Todos os sonhos em um quadro negro

 



No final do ano passado, vi uma matéria na TV em que a produção de um programa matinal levou um quadro negro imenso para uma estação de metrô. As pessoas que passavam por ali podiam escrever os sonhos que queriam que se realizassem em dois mil e vinte e quatro.

Uma mulher queria ampliar o próprio negócio; uma estudante queria arrumar um namorado, havia sofrido muito por amor no ano anterior e queria compensar no ano novo; um senhor queria virar cover do Raul Seixas porque todo mundo dizia que se parecia muito com ele.

Os sonhos eram muitos. Achei bonita a ingenuidade no olhar das pessoas, no desejo delas e na esperança que elas nutrem de dias melhores. Elas têm fé no futuro e eu não sei se isso me comove ou me entristece. Elas acreditam que vamos estar aqui daqui há cinquenta anos. Elas planejam coisas.

Será que elas sabem que estamos matando o planeta a cada segundo? Será que elas sabem que pouco tempo nos resta de acordo com a ciência? E de onde vem essa esperança? Gostaria de dizer que ela vem como resultado do fruto das ações de cada um, porque se nos movemos para agirmos em direção ao futuro bom que tanto sonhamos, então, sim, vejo total sentido em mantermos acesa a esperança no coração de que algo vai mudar. Afinal, para toda ação há uma reação.

Mas estamos mesmo fazendo alguma coisa ou só estamos desejando ampliar o negócio, ter fama, conquistar o namorado, construir condomínios à beira-mar, vender apartamentos e encher as praias de lixo enquanto vendemos nosso tempo a um valor baixíssimo para as big techs, donas das redes sociais? Estamos realmente fazendo algo, ou apenas vivendo a vidinha que nos é mais confortável?

Me parece que estamos correndo para lugar nenhum. Todo mundo perseguindo o sonho individual que é coberto por uma névoa de fantasia criada pela publicidade, enquanto rejeitamos tomar a ação que seria essencial para uma mudança que afetasse não apenas a minha vida, mas a vida de todos.

Não acredito em um futuro brilhante e cheio de esperança enquanto a causa dos males deste mundo não for trabalhada, e a causa somos nós mesmos. Emissões de carbono, plástico nos mares, desmatamento, alta dos juros, falta de empregos, guerras, desvalorização da cultura e da educação. E a gente segue fingindo que está tudo bem.

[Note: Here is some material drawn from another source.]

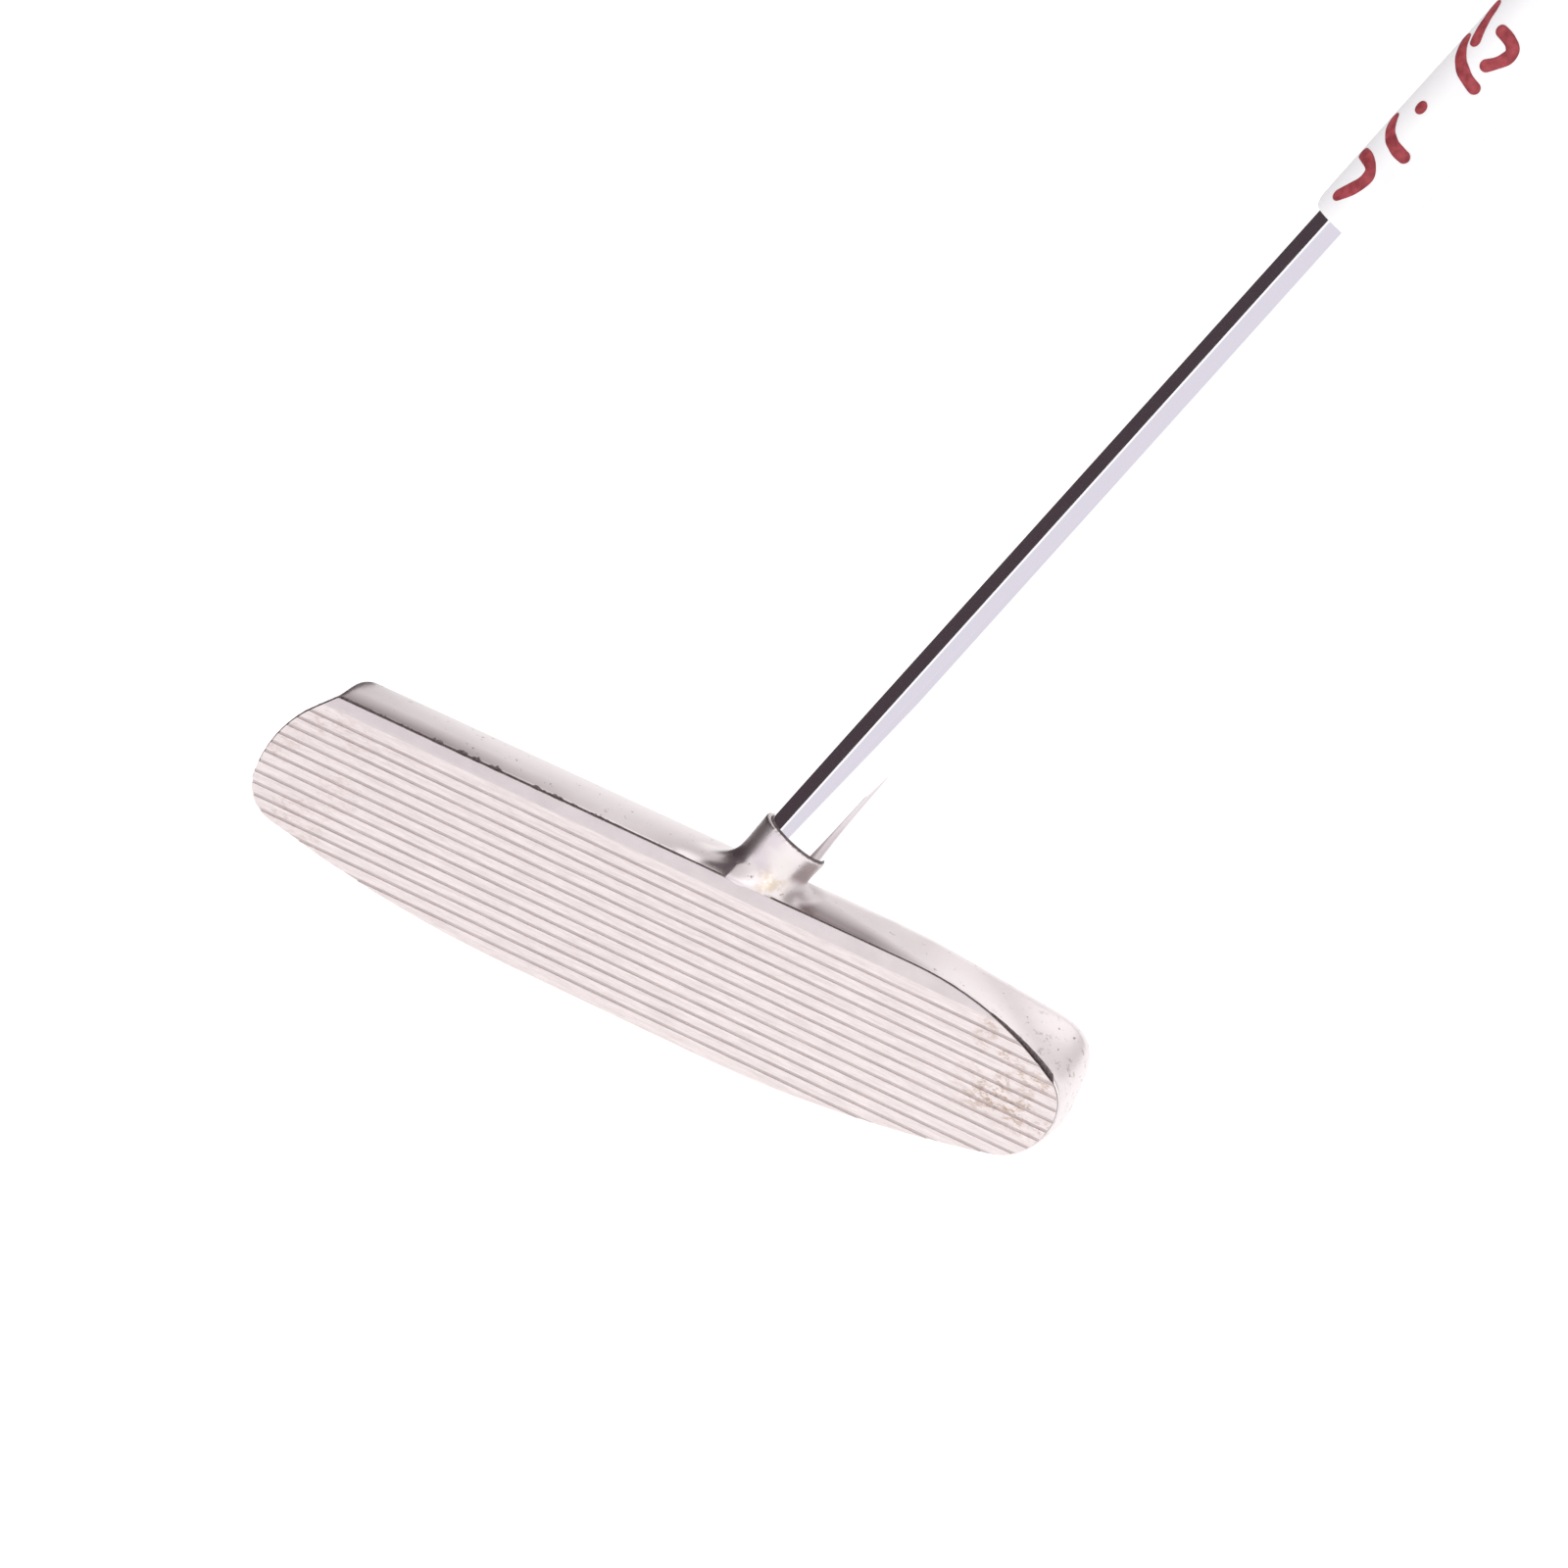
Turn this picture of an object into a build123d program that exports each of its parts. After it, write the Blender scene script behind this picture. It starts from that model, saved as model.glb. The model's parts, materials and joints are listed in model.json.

Queria que este texto fosse mais otimista, queria poder terminar ele com alguma mensagem de esperança, como gosto de fazer, já que penso que a vida neste planeta já é sofrida demais para que eu venha colocar mais grilos e culpa na sua mente.

Mas não é sobre culpa, é sobre responsabilidade. É sobre fazer o que é possível, é sobre ampliar a consciência para compreender que não somos ilhas, que o plástico que eu jogo fora no lixo da minha casa, vai afetar a vida de um outro ser daqui há mil anos, e eu, eu nem vou estar mais aqui.

É saber que a vida espera ação de nós. E que não adianta esperar vir do governo ou de outros lugares, a solução somos nós mesmos. Preparando as próximas gerações, incentivando, conscientizado sobre a responsabilidade que temos acerca deste planeta.

Tentar se abster da responsabilidade da ação, da autonomia, inclusive, com relação aos nossos sonhos, de maneira responsável e coerente com a manutenção do nosso meio ambiente, é tão ingênuo e ineficaz quanto escrever os desejos de ano novo em um quadro negro em uma estação de metrô para um programa de TV.